De facto, e ao contrário das teses unilaterais dos descolonizadores que, para além de comunistas eram cobardes, tomaram o poder em Portugal em 1974, no artigo da Constituição Portuguesa referente à Nação Portuguesa sempre constava, sempre constou e ainda lá está para quem tiver dúvidas, que o território de Portugal era, na África Ocidental, constituído pelos Arquipélagos de Cabo Verde, de São Tomé e Príncipe, Forte de S. João Baptista de Ajudá, Guiné, Cabinda e Angola.

Portugal não só violou o Tratado de Simulambuco de 1 de Fevereiro 1885 como, pelo Acordo de Alvor, ultrajou o povo de Cabinda, sendo por isso responsável, pelo menos moral (se é que isso tem algum significado nos areópagos putrefactos de Lisboa), por tudo quanto se passa no território, seu protectorado, ocupado por Angola.

Graças ao petróleo, grande parte dele produzido em Cabinda, Angola consegue que a comunidade internacional reconheça a existência de dois tipos de terrorismo. Um bom e outro mau.

O mau é praticado por todos aqueles que apenas querem que se respeite os seus mais sublimes direitos. O bom é o do Estado, neste caso angolano, que viola sistematicamente todos os mais básicos direitos humanos, prendendo, torturando e matando todos aqueles que pensam de maneira diferente.

Embora a comunidade internacional (CPLP, União Europeia, ONU, União Africana) assobie para o lado, o problema de Cabinda existe e não é por pouco se falar dele que ele deixa de existir. Se calhar estão de novo à espera que os cabindas apostem na razão da força…

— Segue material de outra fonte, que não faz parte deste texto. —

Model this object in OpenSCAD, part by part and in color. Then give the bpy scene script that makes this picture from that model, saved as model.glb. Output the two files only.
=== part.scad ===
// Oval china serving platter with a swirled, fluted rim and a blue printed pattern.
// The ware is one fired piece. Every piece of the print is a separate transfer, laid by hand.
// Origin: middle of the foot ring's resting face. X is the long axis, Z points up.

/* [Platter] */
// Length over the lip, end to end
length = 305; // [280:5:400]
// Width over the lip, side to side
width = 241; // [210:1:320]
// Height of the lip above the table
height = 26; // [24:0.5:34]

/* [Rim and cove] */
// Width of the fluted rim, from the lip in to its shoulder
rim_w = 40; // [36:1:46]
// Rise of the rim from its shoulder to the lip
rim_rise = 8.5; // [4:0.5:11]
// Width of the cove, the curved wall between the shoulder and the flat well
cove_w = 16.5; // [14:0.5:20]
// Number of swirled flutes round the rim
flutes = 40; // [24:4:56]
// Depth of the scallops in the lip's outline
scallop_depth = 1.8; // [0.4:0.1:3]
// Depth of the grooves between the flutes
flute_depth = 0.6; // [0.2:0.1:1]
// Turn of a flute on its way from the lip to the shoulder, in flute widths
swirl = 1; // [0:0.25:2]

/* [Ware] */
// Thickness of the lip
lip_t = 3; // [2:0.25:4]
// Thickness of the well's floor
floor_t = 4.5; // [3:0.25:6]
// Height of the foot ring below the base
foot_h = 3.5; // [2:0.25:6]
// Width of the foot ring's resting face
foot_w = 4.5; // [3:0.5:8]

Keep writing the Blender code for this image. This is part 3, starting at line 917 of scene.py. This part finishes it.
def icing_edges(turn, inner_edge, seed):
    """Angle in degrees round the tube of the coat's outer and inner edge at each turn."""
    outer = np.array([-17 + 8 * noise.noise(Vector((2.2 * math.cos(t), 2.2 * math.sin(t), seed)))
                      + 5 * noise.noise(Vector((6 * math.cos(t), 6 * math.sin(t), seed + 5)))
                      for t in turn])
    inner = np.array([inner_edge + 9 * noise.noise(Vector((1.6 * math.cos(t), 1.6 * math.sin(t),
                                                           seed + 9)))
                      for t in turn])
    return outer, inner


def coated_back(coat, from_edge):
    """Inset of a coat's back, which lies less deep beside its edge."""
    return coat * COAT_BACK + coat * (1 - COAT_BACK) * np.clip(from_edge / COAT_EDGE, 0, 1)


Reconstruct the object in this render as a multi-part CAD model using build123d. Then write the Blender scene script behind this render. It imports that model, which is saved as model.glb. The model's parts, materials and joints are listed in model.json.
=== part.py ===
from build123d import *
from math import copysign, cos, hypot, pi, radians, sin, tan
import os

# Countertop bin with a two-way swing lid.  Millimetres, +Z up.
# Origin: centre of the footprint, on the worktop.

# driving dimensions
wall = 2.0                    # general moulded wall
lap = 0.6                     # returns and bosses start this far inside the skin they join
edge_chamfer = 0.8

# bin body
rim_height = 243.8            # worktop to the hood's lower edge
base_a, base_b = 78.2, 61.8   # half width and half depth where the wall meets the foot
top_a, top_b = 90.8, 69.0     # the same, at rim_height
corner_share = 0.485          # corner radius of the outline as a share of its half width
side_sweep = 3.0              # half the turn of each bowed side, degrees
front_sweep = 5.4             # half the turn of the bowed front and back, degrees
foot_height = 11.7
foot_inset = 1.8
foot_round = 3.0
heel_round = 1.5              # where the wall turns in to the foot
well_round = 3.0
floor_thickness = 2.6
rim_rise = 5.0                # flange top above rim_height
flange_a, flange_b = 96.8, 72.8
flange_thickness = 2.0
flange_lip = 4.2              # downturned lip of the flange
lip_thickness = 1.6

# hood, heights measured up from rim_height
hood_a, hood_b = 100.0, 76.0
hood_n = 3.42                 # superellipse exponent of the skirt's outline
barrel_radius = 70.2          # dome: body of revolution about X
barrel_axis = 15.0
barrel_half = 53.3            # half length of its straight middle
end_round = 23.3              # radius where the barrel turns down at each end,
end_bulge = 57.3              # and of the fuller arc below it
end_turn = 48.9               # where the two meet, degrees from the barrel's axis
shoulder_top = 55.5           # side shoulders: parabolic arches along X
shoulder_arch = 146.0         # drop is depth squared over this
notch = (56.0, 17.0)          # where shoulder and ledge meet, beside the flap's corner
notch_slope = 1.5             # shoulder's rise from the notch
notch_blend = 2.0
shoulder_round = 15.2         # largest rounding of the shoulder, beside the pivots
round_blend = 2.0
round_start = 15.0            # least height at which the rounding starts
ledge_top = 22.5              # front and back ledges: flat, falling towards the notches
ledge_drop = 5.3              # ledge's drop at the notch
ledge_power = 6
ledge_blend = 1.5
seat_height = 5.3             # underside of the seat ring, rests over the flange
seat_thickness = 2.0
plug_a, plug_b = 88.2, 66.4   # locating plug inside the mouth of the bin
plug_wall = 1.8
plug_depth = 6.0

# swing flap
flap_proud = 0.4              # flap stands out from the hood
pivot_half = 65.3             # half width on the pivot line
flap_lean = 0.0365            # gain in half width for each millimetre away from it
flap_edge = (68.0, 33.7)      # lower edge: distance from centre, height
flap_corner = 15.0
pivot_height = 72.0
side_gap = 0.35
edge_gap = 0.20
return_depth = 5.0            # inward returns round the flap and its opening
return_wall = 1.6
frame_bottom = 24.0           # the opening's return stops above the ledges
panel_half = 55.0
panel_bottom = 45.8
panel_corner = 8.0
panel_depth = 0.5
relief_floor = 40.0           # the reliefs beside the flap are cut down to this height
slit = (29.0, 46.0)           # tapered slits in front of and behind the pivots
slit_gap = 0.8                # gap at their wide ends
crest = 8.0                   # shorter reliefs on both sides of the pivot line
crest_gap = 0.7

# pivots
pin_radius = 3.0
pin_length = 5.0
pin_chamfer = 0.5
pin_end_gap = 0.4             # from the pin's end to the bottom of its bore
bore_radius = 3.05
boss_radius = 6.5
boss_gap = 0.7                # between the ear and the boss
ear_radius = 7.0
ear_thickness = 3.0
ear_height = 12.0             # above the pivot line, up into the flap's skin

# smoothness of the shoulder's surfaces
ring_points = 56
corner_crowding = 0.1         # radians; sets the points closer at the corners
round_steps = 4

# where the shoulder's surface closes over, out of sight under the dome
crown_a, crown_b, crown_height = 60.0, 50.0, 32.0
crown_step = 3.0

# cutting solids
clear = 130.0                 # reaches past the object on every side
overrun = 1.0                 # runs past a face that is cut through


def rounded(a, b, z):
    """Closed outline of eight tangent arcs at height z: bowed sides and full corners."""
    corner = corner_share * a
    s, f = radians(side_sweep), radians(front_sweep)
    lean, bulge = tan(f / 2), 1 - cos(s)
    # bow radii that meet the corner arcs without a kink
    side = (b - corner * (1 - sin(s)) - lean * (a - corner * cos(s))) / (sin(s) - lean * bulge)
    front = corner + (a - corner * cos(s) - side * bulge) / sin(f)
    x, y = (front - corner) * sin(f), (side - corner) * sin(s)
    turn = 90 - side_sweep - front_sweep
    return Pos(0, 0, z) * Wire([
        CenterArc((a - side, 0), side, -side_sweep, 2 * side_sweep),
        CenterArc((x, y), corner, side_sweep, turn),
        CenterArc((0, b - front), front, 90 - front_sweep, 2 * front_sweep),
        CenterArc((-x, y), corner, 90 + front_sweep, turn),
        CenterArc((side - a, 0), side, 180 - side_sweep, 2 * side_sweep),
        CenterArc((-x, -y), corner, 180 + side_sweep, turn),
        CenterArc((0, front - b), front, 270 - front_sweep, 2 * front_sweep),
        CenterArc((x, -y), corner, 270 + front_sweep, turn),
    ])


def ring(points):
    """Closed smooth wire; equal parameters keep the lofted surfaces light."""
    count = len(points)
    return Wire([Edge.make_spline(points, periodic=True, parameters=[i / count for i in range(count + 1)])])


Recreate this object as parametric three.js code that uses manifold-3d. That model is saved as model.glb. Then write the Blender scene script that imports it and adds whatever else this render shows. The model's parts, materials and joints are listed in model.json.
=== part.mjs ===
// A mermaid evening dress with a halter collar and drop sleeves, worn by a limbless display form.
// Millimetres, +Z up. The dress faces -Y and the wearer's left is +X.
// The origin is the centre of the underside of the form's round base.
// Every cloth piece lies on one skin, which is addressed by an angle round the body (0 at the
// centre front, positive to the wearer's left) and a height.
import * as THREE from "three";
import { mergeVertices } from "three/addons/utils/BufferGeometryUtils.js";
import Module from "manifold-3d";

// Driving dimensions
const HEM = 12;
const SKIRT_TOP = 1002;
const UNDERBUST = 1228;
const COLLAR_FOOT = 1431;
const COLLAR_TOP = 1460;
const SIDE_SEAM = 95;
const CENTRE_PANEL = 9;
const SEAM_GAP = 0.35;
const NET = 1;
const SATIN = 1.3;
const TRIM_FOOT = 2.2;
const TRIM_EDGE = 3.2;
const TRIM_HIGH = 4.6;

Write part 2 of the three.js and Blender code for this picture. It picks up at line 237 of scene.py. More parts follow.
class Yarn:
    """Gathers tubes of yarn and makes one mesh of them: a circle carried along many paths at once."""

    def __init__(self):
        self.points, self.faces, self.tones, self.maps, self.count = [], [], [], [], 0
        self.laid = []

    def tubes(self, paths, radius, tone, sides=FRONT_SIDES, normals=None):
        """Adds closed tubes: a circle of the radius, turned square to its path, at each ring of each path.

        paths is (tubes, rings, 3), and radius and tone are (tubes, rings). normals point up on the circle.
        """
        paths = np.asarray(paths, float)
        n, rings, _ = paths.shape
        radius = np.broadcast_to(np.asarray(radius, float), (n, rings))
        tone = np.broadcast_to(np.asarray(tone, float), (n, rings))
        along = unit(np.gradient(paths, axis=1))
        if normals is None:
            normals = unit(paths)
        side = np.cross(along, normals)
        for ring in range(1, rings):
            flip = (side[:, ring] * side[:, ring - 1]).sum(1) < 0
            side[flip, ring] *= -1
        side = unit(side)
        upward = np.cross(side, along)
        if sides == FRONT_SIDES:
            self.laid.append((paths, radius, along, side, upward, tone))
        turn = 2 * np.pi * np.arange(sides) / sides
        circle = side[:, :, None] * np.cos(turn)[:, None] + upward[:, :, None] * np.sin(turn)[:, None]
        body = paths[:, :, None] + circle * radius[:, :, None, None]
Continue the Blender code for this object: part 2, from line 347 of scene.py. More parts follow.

Cabinda é um território ocupado por Angola e nem a potência ocupante como a que o administrou pensaram, ou pensam, em fazer um referendo para saber o que os cabindas querem. Seja como for, o direito de escolha do povo não prescreve, não pode prescrever, mesmo quando o importante é apenas o petróleo.

Recorde-se que, em 1975, Portugal reconheceu o MPLA como legítimo e único governo de Angola, embora tenha assinado acordos com a FNLA e a UNITA. O resultado ficou à vista nos milhares e milhares de mortos da guerra civil.